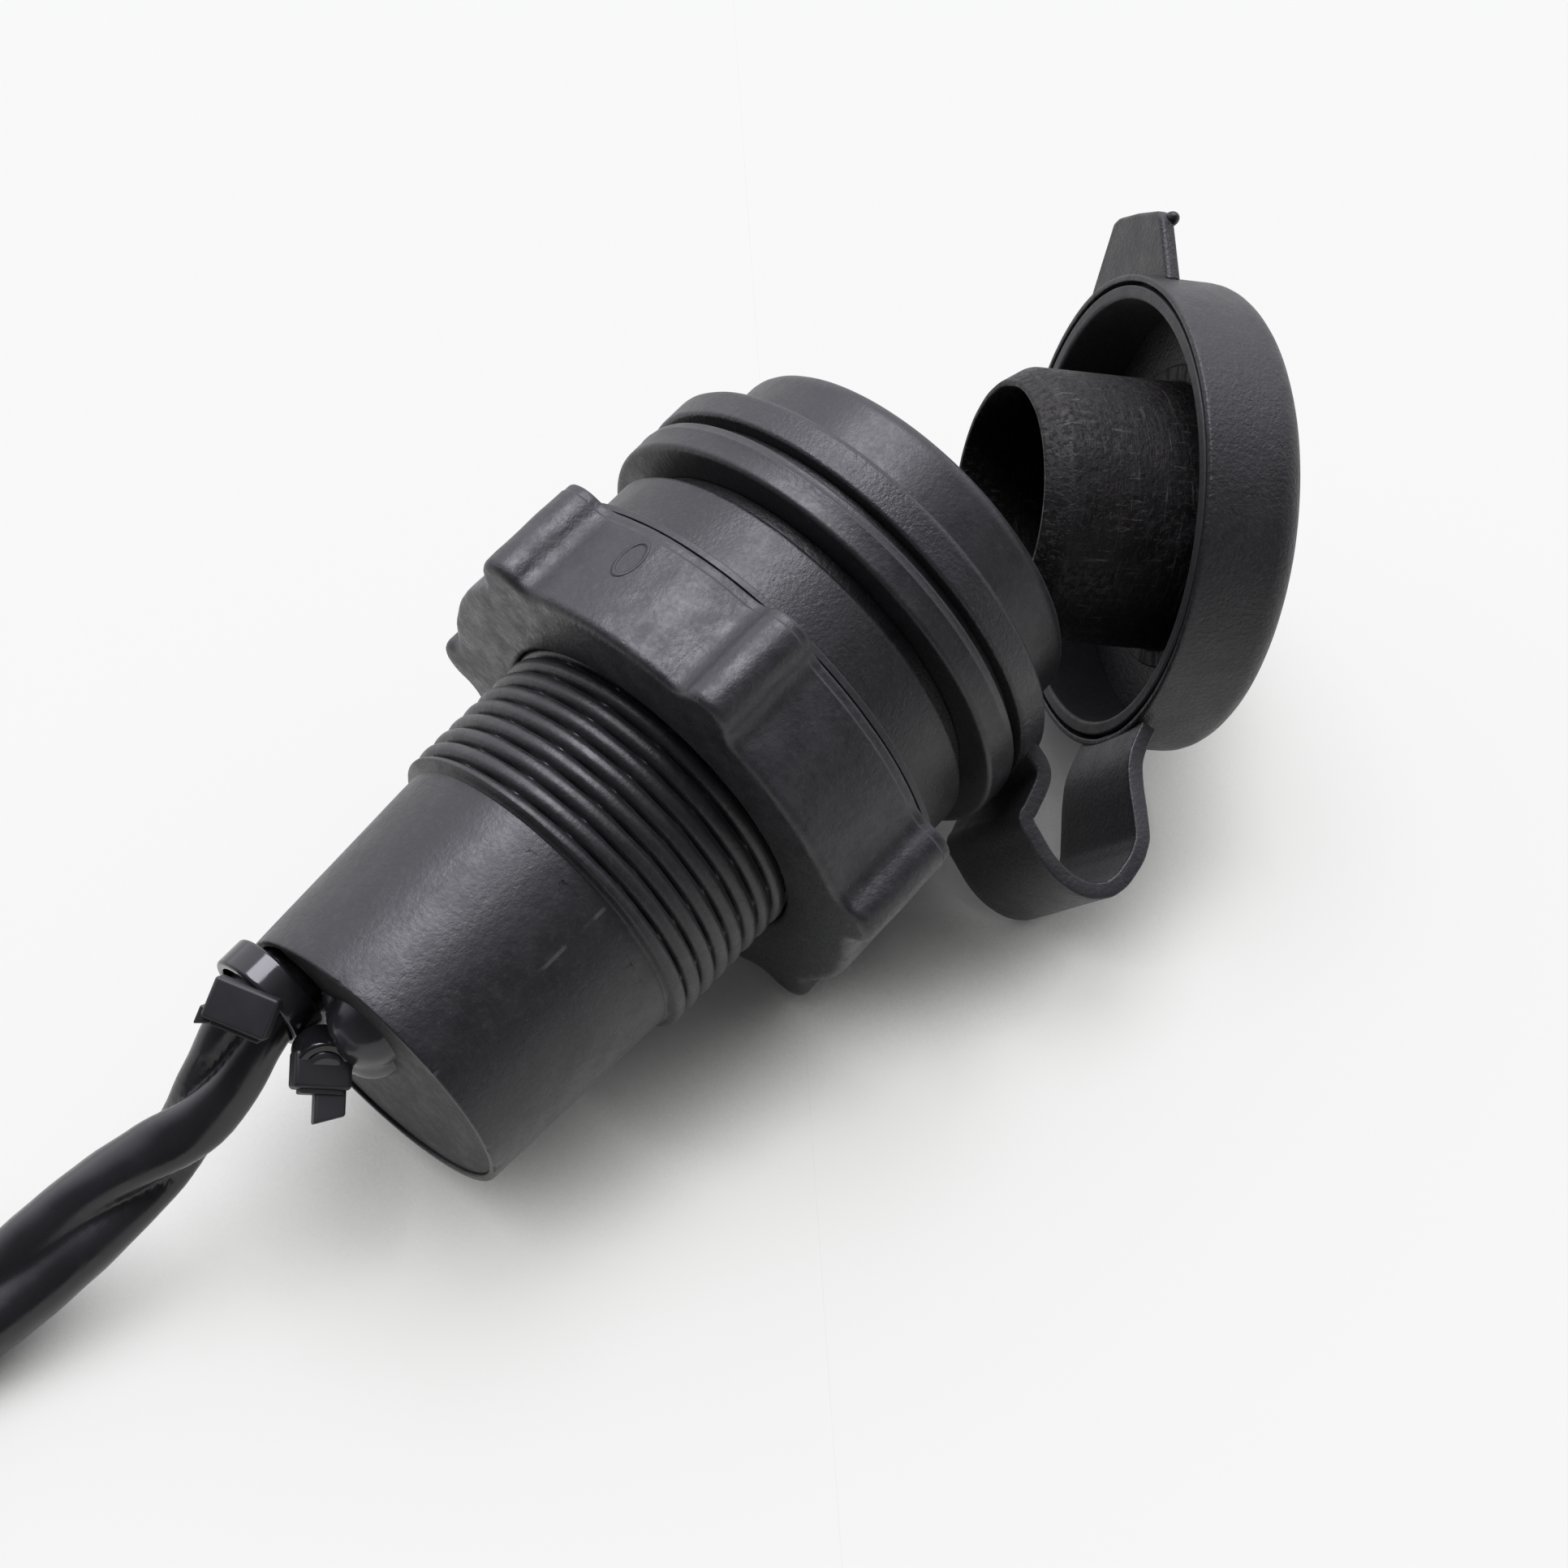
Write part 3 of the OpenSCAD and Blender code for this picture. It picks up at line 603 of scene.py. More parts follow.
# Lead: its route as in the CAD source, then a coil
LEAD_R = 3.2
LEAD_STEP = 0.9
LEAD_SIDES = 56
ROUTE = [
    (-41.8, 10.6, 20.8), (-45.2, 11.3, 20.4), (-48.2, 11.4, 18.4), (-51, 11.4, 15.6), (-54.2, 11.6, 13.2),
    (-58.6, 12.6, 10.8), (-62.6, 13.6, 9), (-66.6, 14.6, 7), (-71.2, 15.7, 4.9), (-75.6, 16.8, 3.6),
    (-80, 18.3, 3.3), (-84.2, 20.5, 3.2), (-88, 23.3, 3.2), (-91, 26.3, 3.2), (-95.4, 31.4, 3.2),
    (-99.7, 36.4, 3.2), (-104.1, 41.5, 3.2),
]
COIL_AT = (-133, 16.5)
OUTER_R = 38.2
INNER_R = 31.8
TOP_Z = 3 * LEAD_R + 0.05
COIL_START_DEG = 40.8
COIL_DEG = 720 + 49.2
COIL_STEPS = 170
SLIDE_IN_DEG = (296, 356)
RISE_DEG = (598, 655)
# From here on the two wires twist evenly, once in every so many millimetres
TWIST_FROM = 29
TWIST_RUN = 95


def coil_points():
    """The outer turn slides in to become the inner one, which rises and ends on top of itself."""
    out = []
    for i in range(1, COIL_STEPS + 1):
        t = COIL_DEG * i / COIL_STEPS
        r = OUTER_R - (OUTER_R - INNER_R) * smoothstep(*SLIDE_IN_DEG, t)
        z = LEAD_R + (TOP_Z - LEAD_R) * smoothstep(*RISE_DEG, t)
        a = math.radians(COIL_START_DEG + t)
        out.append((COIL_AT[0] + r * math.cos(a), COIL_AT[1] + r * math.sin(a), z))
    return out


def side_directions(line):
    """Two steady directions across a line at each of its points: a level one, and one square to it."""
    along = np.gradient(line, axis=0)
    along /= np.linalg.norm(along, axis=1)[:, None]
    level = np.cross(along, [0, 0, 1.0])
    level /= np.linalg.norm(level, axis=1)[:, None]
    return level, np.cross(level, along)


def lead_form(at):
    """The oval's turn, flatness and size, and the depth of its crease, at a distance from the outlet."""
    turn = 3.7 - math.pi * smoothstep(3, TWIST_FROM, at)
    turn -= max(0, at - TWIST_FROM) * math.tau / TWIST_RUN
    flat = 0.13 + 0.1 * smoothstep(17, 27, at) + 0.03 * math.sin(at / 9.0 + 1) * smoothstep(30, 50, at)
    size = 0.87 + 0.12 * smoothstep(11, 27, at) + 0.02 * math.sin(at / 6.1)
    size += 0.012 * math.sin(at / 2.3 + 0.7)
    crease = (1 - 0.65 * smoothstep(16, 30, at) + 0.2 * math.sin(at / 17 + 1.2)) * smoothstep(1, 6, at)
    return turn, flat, size, crease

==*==

Written exercise » In the listing above, reproduce the first line and each one after it through the line that contains "TWIST_RUN = 95".

Finished task »
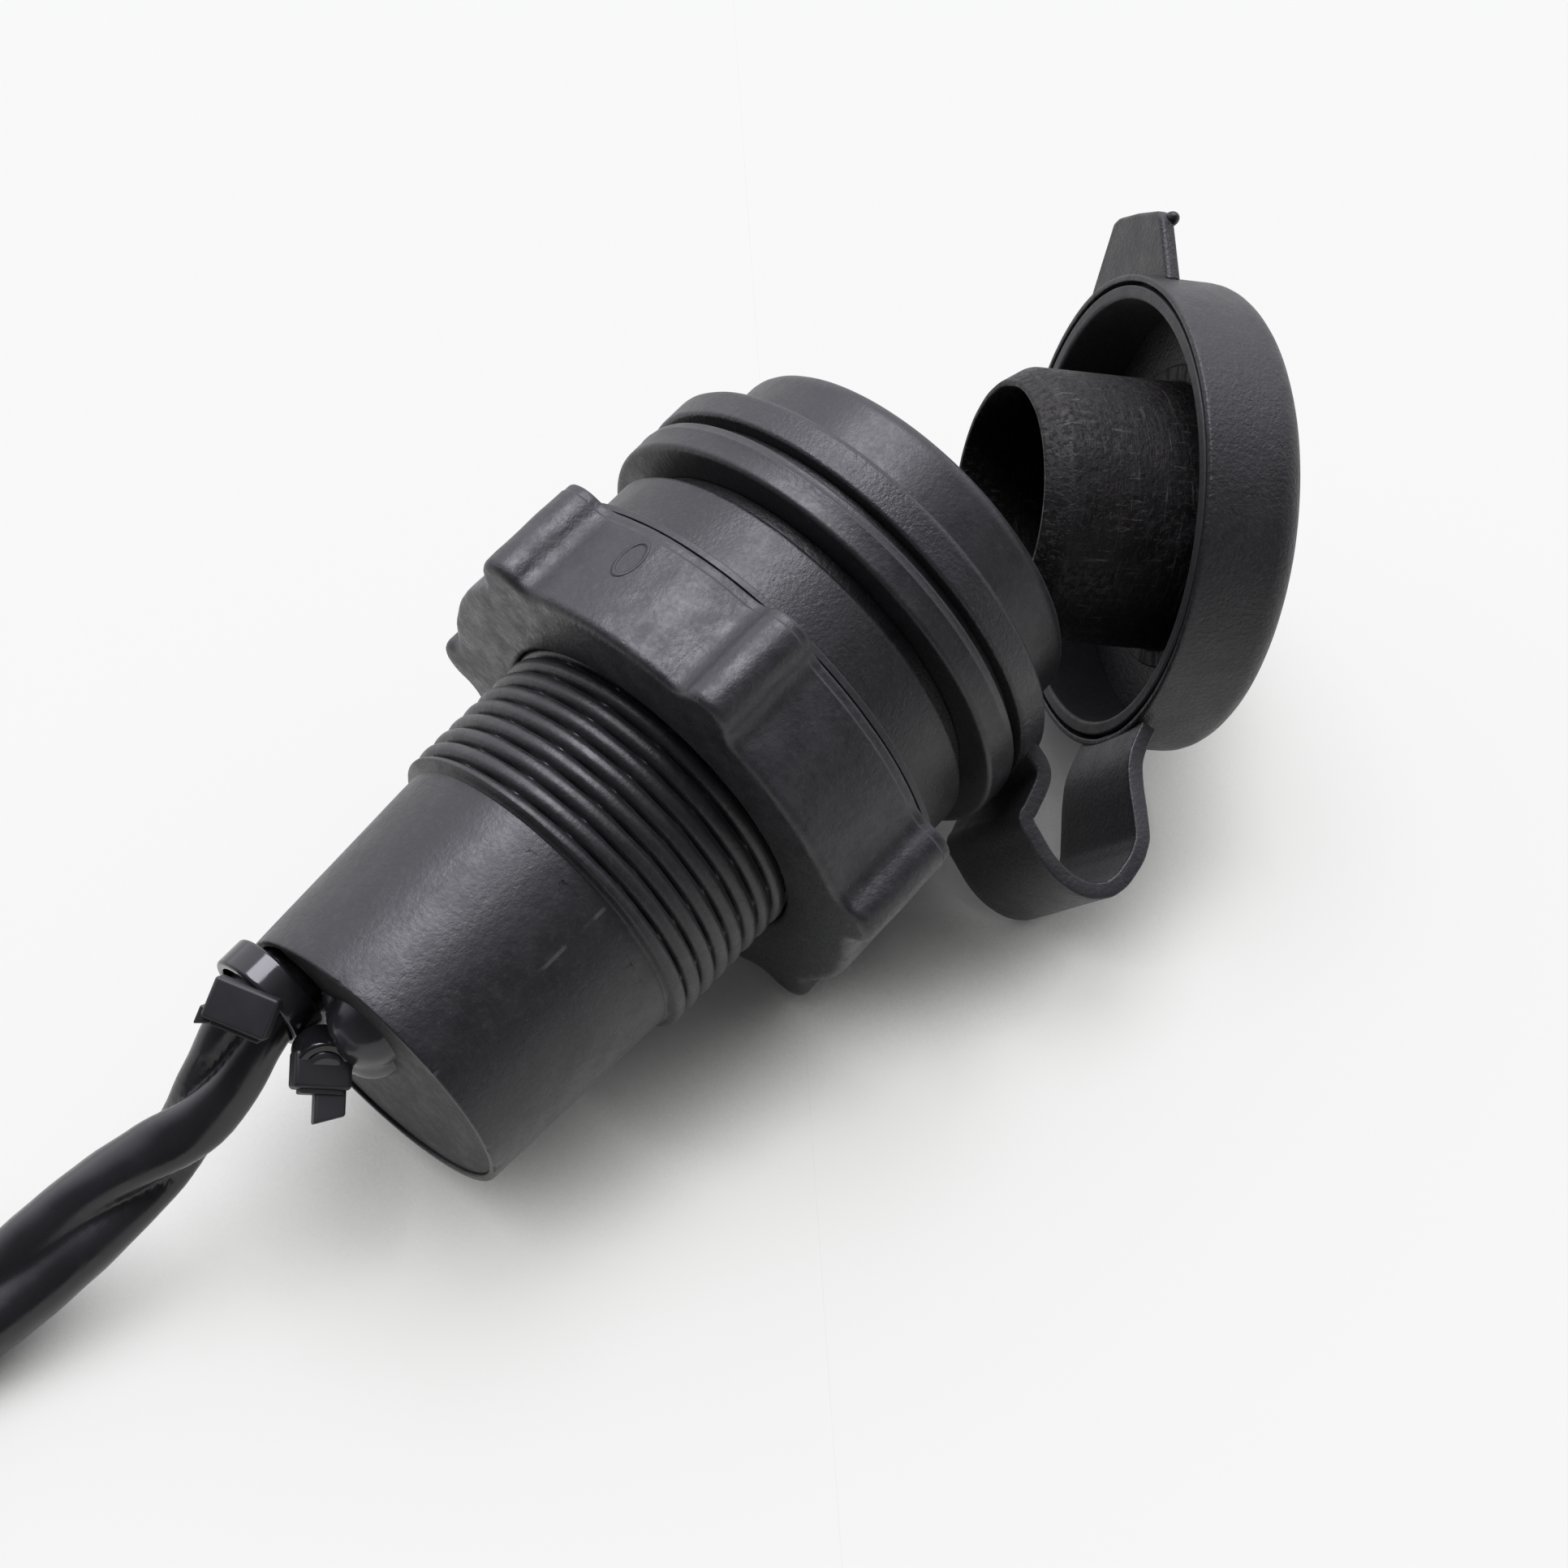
Write part 3 of the OpenSCAD and Blender code for this picture. It picks up at line 603 of scene.py. More parts follow.
# Lead: its route as in the CAD source, then a coil
LEAD_R = 3.2
LEAD_STEP = 0.9
LEAD_SIDES = 56
ROUTE = [
    (-41.8, 10.6, 20.8), (-45.2, 11.3, 20.4), (-48.2, 11.4, 18.4), (-51, 11.4, 15.6), (-54.2, 11.6, 13.2),
    (-58.6, 12.6, 10.8), (-62.6, 13.6, 9), (-66.6, 14.6, 7), (-71.2, 15.7, 4.9), (-75.6, 16.8, 3.6),
    (-80, 18.3, 3.3), (-84.2, 20.5, 3.2), (-88, 23.3, 3.2), (-91, 26.3, 3.2), (-95.4, 31.4, 3.2),
    (-99.7, 36.4, 3.2), (-104.1, 41.5, 3.2),
]
COIL_AT = (-133, 16.5)
OUTER_R = 38.2
INNER_R = 31.8
TOP_Z = 3 * LEAD_R + 0.05
COIL_START_DEG = 40.8
COIL_DEG = 720 + 49.2
COIL_STEPS = 170
SLIDE_IN_DEG = (296, 356)
RISE_DEG = (598, 655)
# From here on the two wires twist evenly, once in every so many millimetres
TWIST_FROM = 29
TWIST_RUN = 95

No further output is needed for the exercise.